アルバムの楽曲は、これまでに挙げた「Butch&The Sundance Kid 」とTitan arumを軸として、そのグラデーションの中で色彩豊かな楽曲が並びます。一部のサウンドはまんまシューゲイザーなのですが、歌詞の志向性は内省ではなく寧ろ外部に放出されるといった感じで、その点では音楽性の表情が変わっただけであってコンセプトは統一されているように感じました。



 ガレージロック、シューゲイザーと大きくジャンルを跨いだ
彼らのサウンドの根底にあるのが、これまで書いたたように攻撃的/排他的であることで、サウンドには大きな振れ幅があるが統一感は保たれています。その鋭利な切っ先は、他者だけではなく自らにも向けられており、アルバム作中では「夢の国」にさえ矛先が向けてられています。不快さ、苛立ち、不安、狂気、飲み込きれなかった感情を吐露するかのように叫び、奏でる。それゆえ、アルバムは安らぎとは無縁の作品になっており、アルバム全体として不穏な空気感と緊張感を孕んでいますサイケデリックでヒリヒリとした感触に私は惹かれました。
 
 アルバムはゆったりとしたシューゲイザー系統の楽曲と、疾走感のあるガレージロック系統の楽曲を巧みに配置することで、ジェットコースター的展開の刺激を味わえます。中盤に
インストゥルメンタルを挟み込んでバランスを調整していたり、初期衝動に溢れる楽曲をメインに据えつつ、、また巧みに構成を練られたアルバムでもあります。ラストの珠玉のバラードも素晴らしく、アルバムとしての完成度は高いです。



 そして、このアルバムは
Psysalia Psysalis Psyche過渡期に発売されたものでして、最新のシングルではさらなる刺激的なアプローチを取り込んでおり、急速な勢いで進化し続けている彼らの動向から目が離せません。どこまで突っ走ってくれるか大いに期待しています。

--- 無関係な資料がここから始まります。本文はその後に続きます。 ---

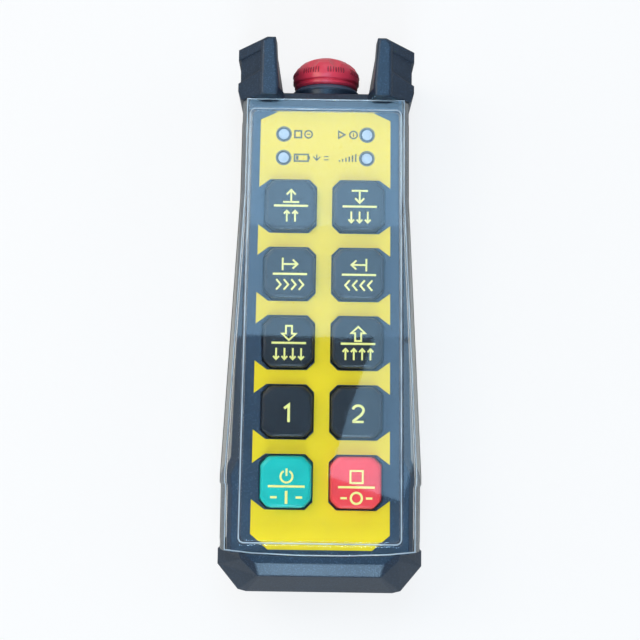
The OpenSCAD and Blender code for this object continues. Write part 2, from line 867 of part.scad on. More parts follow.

 このレビューはあるサイトに寄稿する予定で書いたのですが、そのサイトへのコメントは誹謗中傷が大半だったので、もう掲載するのをやめました。私自身はあまり被害を被っていませんでしたが、それでもそういったことがあることが許せなかったので。ということで、
Psysalia Psysalis Psycheのレビューでした。冒頭では乱闘と書きましたが、殴ったりはしていないそうです。噂なので詳細は知りませんが。ただあまりに態度が悪すぎる客にステージから降りて対峙するってのはカッコいいと思います。スルーするのが大人の対応ってのは、いつでも正しいわけではないので。